ENCONTRAR LAS DIFERENCIAS. En las últimas décadas, también se asentó el planteo de que el voto amarillo había cerrado el ciclo de la transición. En los círculos gobernantes existió la idea de que era posible lograr una convivencia con aquellas Fuerzas Armadas, de que no era necesario intervenir para transformar su memoria institucional. Los argumentos fueron variados. Desde aquellos –esgrimidos por mandatarios de todos los partidos– que apostaron a razones de estabilidad institucional y evaluaron como problemáticos los costos de una intervención directa hasta aquellos que, con argumentos nacionalistas –como Eleuterio Fernández Huidobro–, intentaron resignificar y borrar la dimensión represiva de la institución militar en el pasado. A diferencia de lo ocurrido en Argentina, con Néstor Kirchner, o en Chile, con Michelle Bachelet, no existieron intervenciones relevantes a los efectos de transformar la memoria de la institución militar.
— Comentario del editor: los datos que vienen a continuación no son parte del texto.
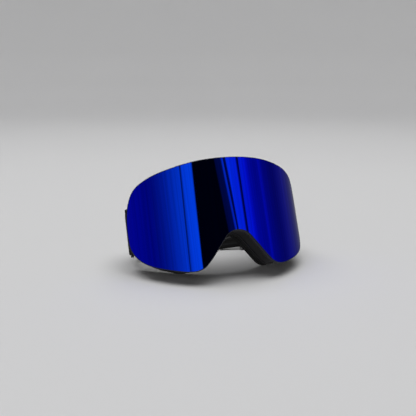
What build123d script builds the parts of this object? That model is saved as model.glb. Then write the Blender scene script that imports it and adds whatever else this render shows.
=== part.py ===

Asimismo, entre los analistas vinculados con la transición, mayoritariamente politólogos, no existió la conciencia de que esa transformación era un elemento central de la democratización. Por el contrario, consideraron el de los derechos humanos un movimiento principista que en alguna medida dificultaba la transición.
Sin embargo, el escenario actual muestra que, en la medida en que los movimientos de derechos humanos lograron incidir más en el proceso político –como ocurrió en Chile y Argentina–, los militares parecen estar más adecuados a la cultura democrática. En cambio, en Brasil, donde los militares no recibieron ningún tipo de juzgamiento, fueron suavemente cuestionados por las políticas de verdad durante el período del PT y funcionaron con total autonomía respecto del poder político en democracia, hoy reemergen con una participación central en el gabinete del nuevo presidente, Jair Bolsonaro. Las lecturas del resultado de 1989 habilitaron una trayectoria uruguaya a mitad de camino entre Brasil, Chile y Argentina. En este contexto, volver a pensar las políticas de memoria como políticas de Estado, no solamente como una mera concesión a las víctimas del terrorismo de Estado, es una de las pocas herramientas posibles para evitar las amenazas autoritarias que se asoman en la región.